暫くして女の子たちが去り、なぜか男だけの山手線ゲームが始まった。どう考えてもやるタイミングを間違えている。アラサー集団。

「やーどうもどうも!お待たせしました!」

そこに笑顔のおじさんが割って入ってくる。僕らは一同にえっという表情を浮かべ、ただそのおじさんの方をぼんやりと見ていた。自分たちのほうが何か間違えているような気がして、どうにか正しい返事をしようと言葉を探しているような空気が漂う。

「大地の味、春の香り。くだもの美味しいですよーどうですか!?」

両手で支えられた緑色のプラケースの中には、はっさくのような果物。どうやら訪問販売的なやつのようだ、とそれぞれうつむく。別に要らねえなあ、どっか行ってくれよ興ざめだよ、というように。「これがねえ、美味いんだよ、大地の味!」。大地の味がどんな味であるのか、僕はぼんやりと考えていた。大地がどのようなものであるのか、それは僕の想像の範疇外だった。実態が伴っていない。雰囲気ワード。

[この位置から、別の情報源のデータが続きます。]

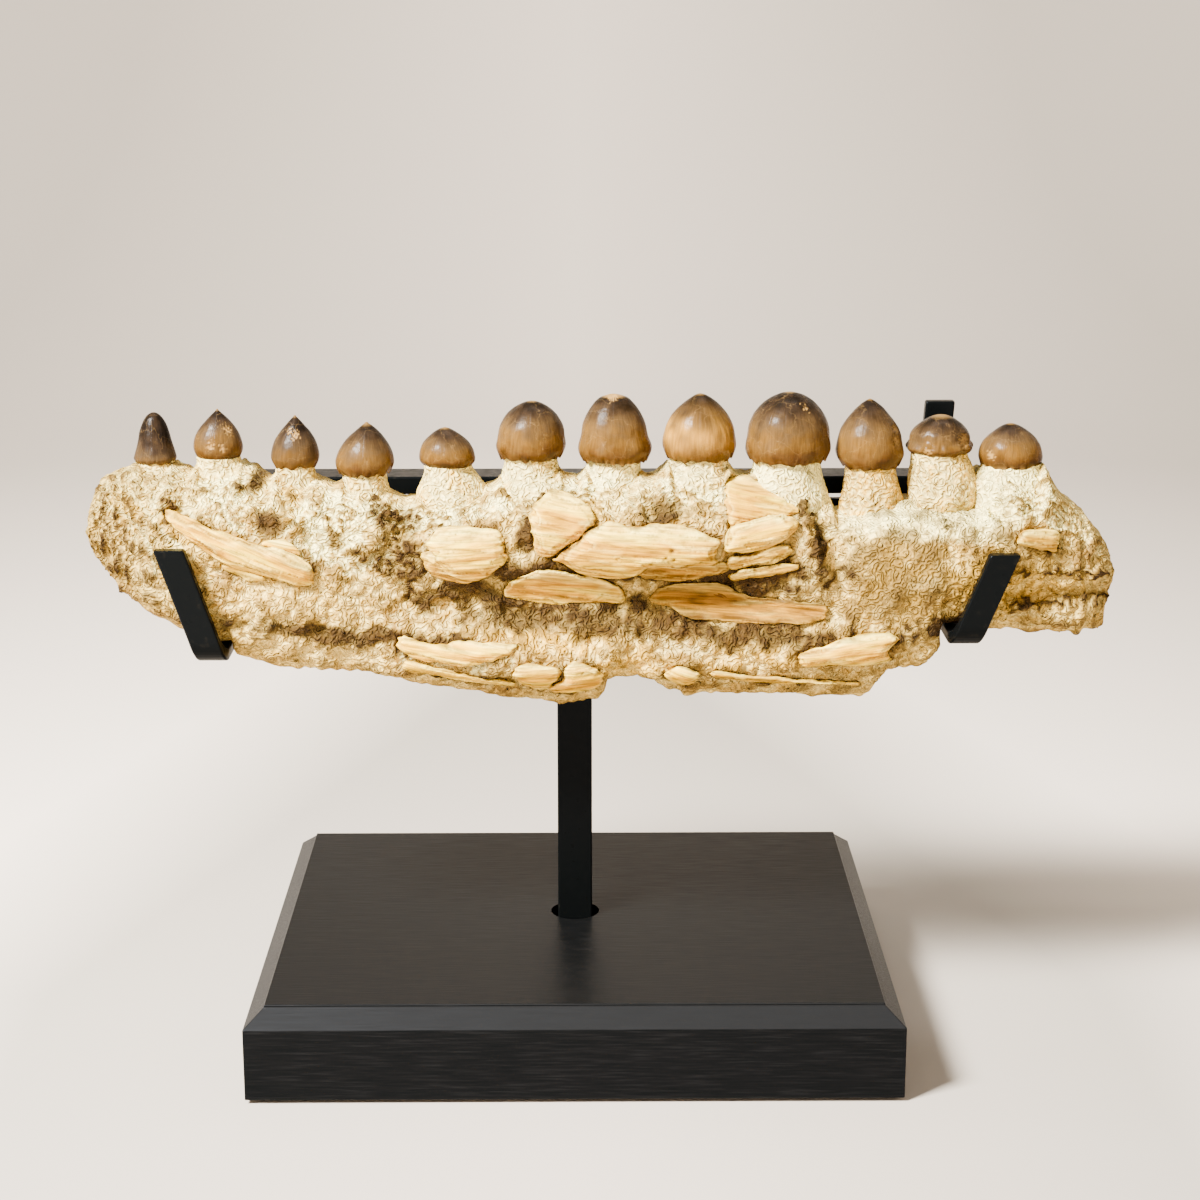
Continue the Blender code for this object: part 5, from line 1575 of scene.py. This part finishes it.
post_low, post_high = (np.array(corner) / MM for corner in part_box("post"))
bar_low, bar_high = (np.array(corner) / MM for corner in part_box("crossbar"))
post = eased_bar("square_post", post_low, post_high, "post")
crossbar = eased_bar("flat_crossbar", bar_low, bar_high, "crossbar")
bracket_low, bracket_high = (np.array(corner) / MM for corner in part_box("bracket"))
outline = (
    (88, bracket_low[2]), (127, bracket_low[2]), (127, bracket_high[2]), (112, bracket_high[2]),
    (112, bracket_low[2] + 11), (88, bracket_low[2] + 11),
)
bm = bmesh.new()
corners = [bm.verts.new((x, bracket_low[1], z)) for x, z in outline]
plate = bm.faces.new(corners)
pulled = bmesh.ops.extrude_face_region(bm, geom=[plate])
moved = [item for item in pulled["geom"] if isinstance(item, bmesh.types.BMVert)]
bmesh.ops.translate(bm, vec=(0, bracket_high[1] - bracket_low[1], 0), verts=moved)
bmesh.ops.bevel(bm, geom=list(bm.edges), offset=0.5, segments=3, profile=0.5, affect="EDGES")
bm.verts.index_update()
points = np.array([tuple(v.co) for v in bm.verts])
faces = [[v.index for v in face.verts] for face in bm.faces]
bm.free()
bracket = make_piece(
    "flat_bracket", points, faces, steel_finish, {"rubbed": np.zeros(len(points))},
    smooth=False,
)
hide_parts("bracket")
print("post:", len(post.data.polygons), "faces, bracket:", len(bracket.data.polygons), "faces")

# %% [markdown]
# The plinth is one board with a sloped rim planed round a slightly raised top, and a round socket
# bored for the post. It is built the way a joiner would: a block, whose top is inset and lifted
# twice, with every edge eased by a plane stroke, then bored with a Boolean.

# %% Plinth and felt
PLINTH_WIDTH, PLINTH_DEPTH, PLINTH_FOOT, PLINTH_SIDE = 226.0, 186.0, 1.5, 25.7
RIM_WIDTH, RIM_RISE, TOP_STEP, SOCKET_RADIUS, SOCKET_DEPTH = 9.4, 5.6, 0.9, 9.0, 16.0
bm = bmesh.new()
bmesh.ops.create_cube(bm, size=1)
bmesh.ops.scale(bm, vec=(PLINTH_WIDTH, PLINTH_DEPTH, PLINTH_SIDE), verts=bm.verts)
bmesh.ops.translate(bm, vec=(0, 0, PLINTH_FOOT + PLINTH_SIDE / 2), verts=bm.verts)
top = max(bm.faces, key=lambda face: face.calc_center_median().z)
bmesh.ops.inset_individual(bm, faces=[top], thickness=RIM_WIDTH, depth=RIM_RISE)
bmesh.ops.inset_individual(bm, faces=[top], thickness=0.15, depth=TOP_STEP)
bmesh.ops.bevel(bm, geom=list(bm.edges), offset=0.4, segments=4, profile=0.5, affect="EDGES")
bmesh.ops.scale(bm, vec=(MM, MM, MM), verts=bm.verts)
board_mesh = bpy.data.meshes.new("plinth_board")
bm.to_mesh(board_mesh)
bm.free()
board = bpy.data.objects.new("plinth_board", board_mesh)
bpy.context.scene.collection.objects.link(board)
drill_mesh = bpy.data.meshes.new("drill")
bm = bmesh.new()
bmesh.ops.create_cone(
    bm, cap_ends=True, segments=72, radius1=SOCKET_RADIUS * MM, radius2=SOCKET_RADIUS * MM,
    depth=2 * SOCKET_DEPTH * MM,
)
plinth_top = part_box("plinth")[1].z
bmesh.ops.translate(bm, vec=(0, 0, plinth_top), verts=bm.verts)
bm.to_mesh(drill_mesh)
bm.free()
drill = bpy.data.objects.new("drill", drill_mesh)
bpy.context.scene.collection.objects.link(drill)
bore = board.modifiers.new("socket", "BOOLEAN")
bore.operation, bore.object, bore.solver = "DIFFERENCE", drill, "EXACT"
evaluated = board.evaluated_get(bpy.context.evaluated_depsgraph_get())
bored = bpy.data.meshes.new_from_object(evaluated)
board.modifiers.clear()
board.data = bored
bpy.data.objects.remove(drill)
slopes = bored.attributes.new("sloped", "FLOAT", "FACE")
slopes.data.foreach_set("value", [float(0.4 < face.normal.z < 0.97) for face in bored.polygons])
bored.materials.clear()
bored.materials.append(wood_finish)
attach(board, "root")
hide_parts("plinth")

felt_half = (PLINTH_WIDTH / 2 - 3, PLINTH_DEPTH / 2 - 3)
around = []
for side in range(4):
    turn = side * math.pi / 2
    reach = felt_half if side % 2 == 0 else felt_half[::-1]
    for step in np.linspace(-1, 1, 90, endpoint=False):
        forward_x, forward_y = step * reach[0], -reach[1]
        around.append((
            forward_x * math.cos(turn) - forward_y * math.sin(turn),
            forward_x * math.sin(turn) + forward_y * math.cos(turn),
        ))
around = np.array(around)
rings = []
for height, pull in ((0.0, 0.25), (0.3, 0.0), (0.9, 0.0), (1.2, 0.25)):
    fray = pull + 0.12 * np.abs(read_sheet(GRIT, np.arange(len(around)) * 2.3, height * 5))
    rings.append(np.column_stack((around * (1 - fray / 100)[:, None], np.full(len(around), height))))
points = np.vstack(rings)
faces = grid_faces(4, len(around), closed=True).tolist()
faces.append(list(range(len(around)))[::-1])
faces.append([3 * len(around) + i for i in range(len(around))])
felt = make_piece("felt_sheet", points, faces, felt_finish, smooth=False)
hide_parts("felt_pad")
print("plinth faces:", len(bored.polygons), "felt faces:", len(felt.data.polygons))

# %% [markdown]
# The photo has a plain pale sweep with no horizon. A dish does that from every side: a flat floor
# that curves up into a wall far behind the object. It isn't part of the object.

# %% Floor
FLOOR_RADIUS, SWEEP_RADIUS, WALL_HEIGHT = 1150.0, 600.0, 1700.0
paper_finish, tree, shader = new_finish("matt paper sweep")
place = add_node(tree, "ShaderNodeTexCoord").outputs["Object"]
side = add_node(tree, "ShaderNodeSeparateXYZ", {0: place})
aside = add_node(tree, "ShaderNodeMath", {0: side.outputs["X"]}, operation="ABSOLUTE")
behind = add_node(tree, "ShaderNodeMath", {0: side.outputs["Y"], 1: 0.0}, operation="MAXIMUM")
reach = add_node(
    tree, "ShaderNodeMath", {0: behind.outputs[0], 1: 0.35, 2: aside.outputs[0]}, operation="MULTIPLY_ADD",
)
# The paper is painted darker round the stand, where its shadow falls, lighter in a ring beyond, and darker again far
# out, as the light falls off.
paper = add_node(
    tree, "ShaderNodeValToRGB", {"Fac": reach.outputs[0]},
    stops=(
        (0.0, "#B4A89B"), (0.2, "#A39A8D"), (0.32, "#DED1C1"), (0.6, "#C6BAAC"), (1.1, "#A49A8D"),
    ),
)
tree.links.new(paper.outputs[0], shader.inputs["Base Color"])
shader.inputs["Roughness"].default_value = 0.9
profile = [(radius, 0.0) for radius in np.linspace(0, FLOOR_RADIUS, 12)]
for step in range(1, 13):
    turn = math.pi / 2 * step / 12
    profile.append((FLOOR_RADIUS + SWEEP_RADIUS * math.sin(turn), SWEEP_RADIUS * (1 - math.cos(turn))))
profile.append((FLOOR_RADIUS + SWEEP_RADIUS, WALL_HEIGHT))
bm = bmesh.new()
line = [bm.verts.new((radius * MM, 0, height * MM)) for radius, height in profile]
edges = [bm.edges.new(pair) for pair in zip(line, line[1:])]
bmesh.ops.spin(bm, geom=line + edges, cent=(0, 0, 0), axis=(0, 0, 1), angle=math.tau, steps=64)
bmesh.ops.remove_doubles(bm, verts=bm.verts, dist=1e-5)
bmesh.ops.recalc_face_normals(bm, faces=bm.faces)
sweep_mesh = bpy.data.meshes.new("paper_sweep")
bm.to_mesh(sweep_mesh)
bm.free()
sweep_mesh.polygons.foreach_set("use_smooth", [True] * len(sweep_mesh.polygons))
sweep_mesh.materials.append(paper_finish)
sweep = bpy.data.objects.new("paper_sweep", sweep_mesh)
bpy.context.scene.collection.objects.link(sweep)
print("sweep faces:", len(sweep_mesh.polygons))

# %% [markdown]
# Museum photos are lit by large softboxes, so shadows are faint and highlights wide. One large
# light hangs above and in front on the left, a weaker one on the right, and a bright ceiling
# lights the ledges and shines in the lacquer of the plinth.

# %% Light and camera
Softbox = namedtuple("Softbox", "name place aim width height power colour")
SOFTBOXES = (
    Softbox("key", (-0.8, -0.7, 1.1), (0, 0, 0.17), 0.34, 0.34, 200.0, "#FFFDFA"),
    Softbox("fill", (1.1, -1.0, 0.7), (0, 0, 0.15), 0.7, 0.7, 4.0, "#FCFCFF"),
    Softbox("ceiling", (0.0, -0.1, 1.6), (0, 0, 0), 1.4, 1.2, 7.0, "#FFFFFF"),
    Softbox("backdrop", (0.0, 0.35, 1.5), (0, 1.7, 0.5), 1.2, 0.5, 12.0, "#FFFFFF"),
)
for box in SOFTBOXES:
    lamp = bpy.data.lights.new(box.name, "AREA")
    lamp.shape = "RECTANGLE"
    lamp.size, lamp.size_y, lamp.energy = box.width, box.height, box.power
    lamp.color = linear(box.colour)[:3]
    holder = bpy.data.objects.new(box.name, lamp)
    holder.location = box.place
    holder.rotation_euler = (Vector(box.aim) - Vector(box.place)).to_track_quat("-Z", "Y").to_euler()
    holder.visible_camera = False
    bpy.context.scene.collection.objects.link(holder)
world = bpy.data.worlds.new("room")
world.use_nodes = True
world.node_tree.nodes["Background"].inputs["Color"].default_value = linear("#FFFDFA")
world.node_tree.nodes["Background"].inputs["Strength"].default_value = 0.16
bpy.context.scene.world = world

lens = bpy.data.cameras.new("camera")
lens.lens, lens.sensor_width = 72, 36
camera = bpy.data.objects.new("camera", lens)
camera.location = (0.0018, -0.847, 0.3696)
camera.rotation_euler = (math.radians(90 - 14.27), 0, math.radians(-0.51))
bpy.context.scene.collection.objects.link(camera)
bpy.context.scene.camera = camera
print("lights:", [box.name for box in SOFTBOXES])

おじさんは表情を崩さずにこちらを見ている。やがて後輩の一人がその口を開いた。「おでん食いたいんだよ、おでん。大根とちくわ」。おじさんの方に顔を向けずに、左手だけを上げて答えた。

「おでんならその下を降りたところにあるんじゃないかな」。口調を変えずにおじさんは答えた。表情も変えていない。求められた回答をしなかったからかもしれない。定型句のように淀みなく流れたその言葉は、どことなく工場のライン作業を思い出させた。オデンナラソノシタヲオリタトコロニアルンジャナイカナ

先輩の一人が酔ってお札を出しておじさんに差し出した。いいね、美味しそうだね、それくれよ、ここで食いてえからさ、それ割ってくれよな。

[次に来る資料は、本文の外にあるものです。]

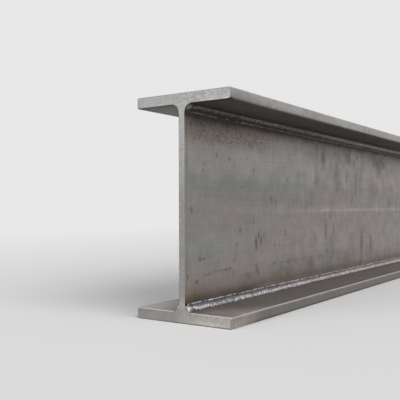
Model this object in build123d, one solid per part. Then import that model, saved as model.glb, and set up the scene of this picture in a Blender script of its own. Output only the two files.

おじさんはニコッと笑って、はっさくのような黄色のくだものを3つ出してそれを配った。その間も大地の味、大地の味と言っていた。

僕はその配られたはっさく(仮)を食べた。そうかこれが大地の味か。「美味いですねーうん、やっぱり。大地の味って感じですよー」。誰も笑わなかった。もしかしたらみんな大地の味に感激しているのかもしれない。うつむいて黙々と食べている。

はっさく(仮)を配り終わったおじさんは、それじゃ、と笑顔で上野公園の奥へと走っていった。おじさんの遠くなる後ろ姿は四文字熟語にするなら「孤軍奮闘」というような印象だった。上野公園を駆ける一人のくだものソルジャー、これが売れないと生きていけない、これが売れればきっと何かが良くなるはず。はっさく(仮)3つで1,000円。なるほど、こういう商売もあるのか。

そういえば、と思い、僕はiPhoneを取り出して色々と検索をしてみる。そこには幾つかのまとめが並んでいた。実際にどうなのかはわからない。ただ、僕はその「大地の味」とやらが、どこの誰にとって嬉しいものなのか、暫く考えても思い浮かばなかった。